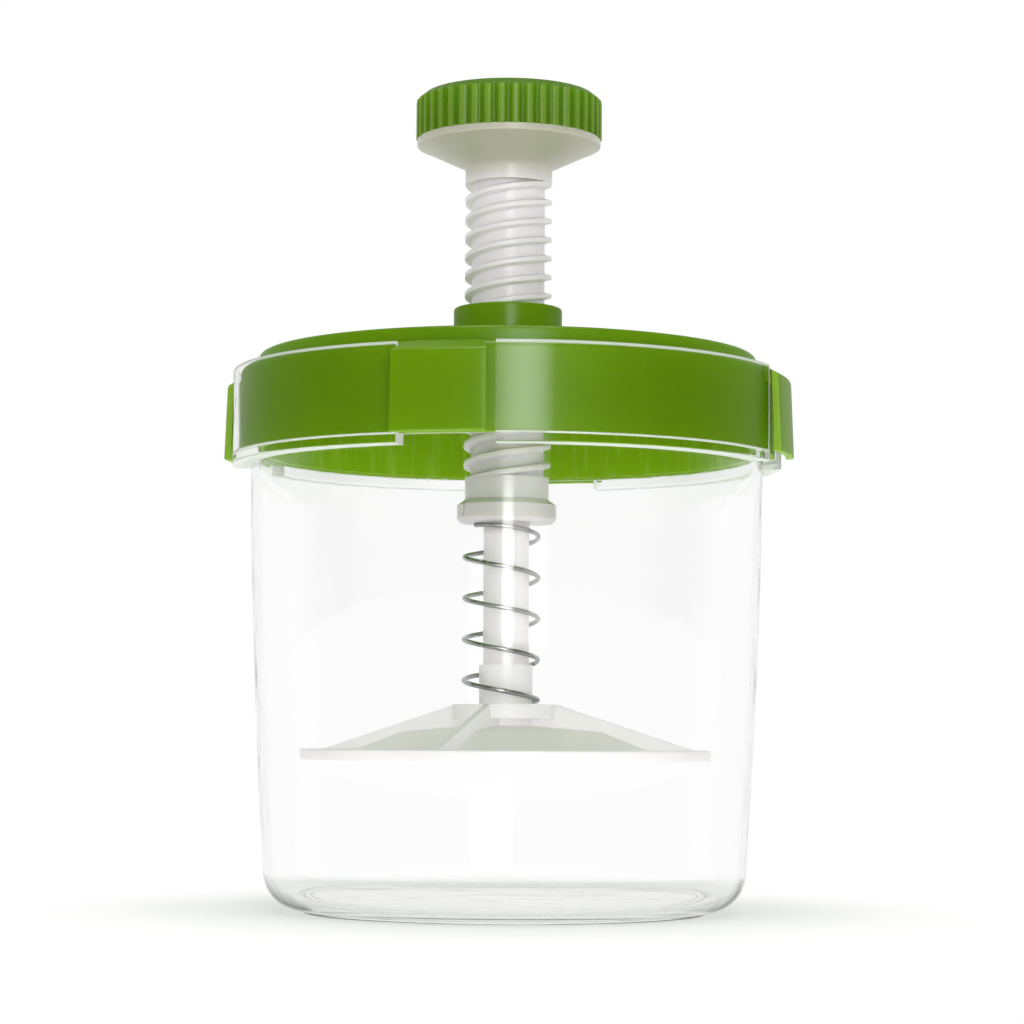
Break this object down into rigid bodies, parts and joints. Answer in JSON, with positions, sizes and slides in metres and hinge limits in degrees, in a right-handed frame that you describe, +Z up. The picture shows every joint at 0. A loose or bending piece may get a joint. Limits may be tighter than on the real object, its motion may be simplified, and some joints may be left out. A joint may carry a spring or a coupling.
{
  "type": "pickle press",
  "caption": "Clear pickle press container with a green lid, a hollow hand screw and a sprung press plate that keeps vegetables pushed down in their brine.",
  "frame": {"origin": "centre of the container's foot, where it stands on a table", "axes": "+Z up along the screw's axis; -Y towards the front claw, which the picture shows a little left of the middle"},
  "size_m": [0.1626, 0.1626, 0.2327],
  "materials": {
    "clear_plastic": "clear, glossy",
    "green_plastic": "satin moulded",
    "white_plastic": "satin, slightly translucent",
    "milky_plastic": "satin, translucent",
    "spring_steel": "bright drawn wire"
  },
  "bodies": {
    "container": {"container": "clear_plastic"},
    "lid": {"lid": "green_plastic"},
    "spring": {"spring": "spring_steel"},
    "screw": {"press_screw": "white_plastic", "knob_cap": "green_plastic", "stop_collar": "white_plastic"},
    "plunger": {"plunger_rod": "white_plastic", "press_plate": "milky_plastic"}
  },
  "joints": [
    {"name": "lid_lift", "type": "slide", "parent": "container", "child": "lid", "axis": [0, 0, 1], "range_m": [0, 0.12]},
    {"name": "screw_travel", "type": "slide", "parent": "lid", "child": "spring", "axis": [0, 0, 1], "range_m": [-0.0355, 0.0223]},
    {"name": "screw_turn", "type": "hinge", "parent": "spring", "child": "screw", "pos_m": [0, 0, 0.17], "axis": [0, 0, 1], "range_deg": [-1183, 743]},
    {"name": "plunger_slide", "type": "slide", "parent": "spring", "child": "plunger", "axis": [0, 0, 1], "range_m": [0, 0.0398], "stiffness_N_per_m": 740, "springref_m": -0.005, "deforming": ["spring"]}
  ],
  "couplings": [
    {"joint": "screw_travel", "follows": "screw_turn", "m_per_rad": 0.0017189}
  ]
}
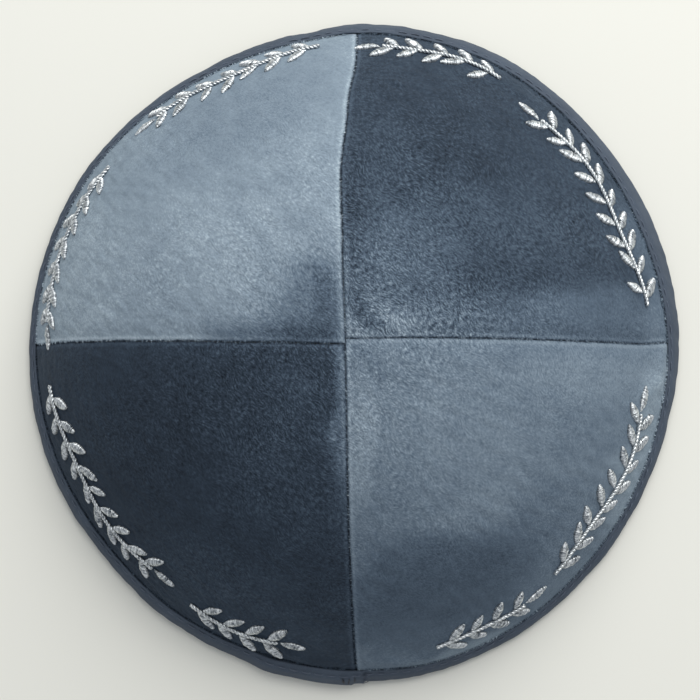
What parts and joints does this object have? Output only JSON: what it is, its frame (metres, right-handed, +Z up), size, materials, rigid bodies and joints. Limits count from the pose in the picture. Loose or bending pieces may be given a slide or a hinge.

GOAL
In the records above, find each line holding "materials" and copy it.

WRITTEN ANSWER
  "materials": {
What parts and joints does this object have? Output only JSON: what it is, its frame (metres, right-handed, +Z up), size, materials, rigid bodies and joints. Limits count from the pose in the picture. Loose or bending pieces may be given a slide or a hinge.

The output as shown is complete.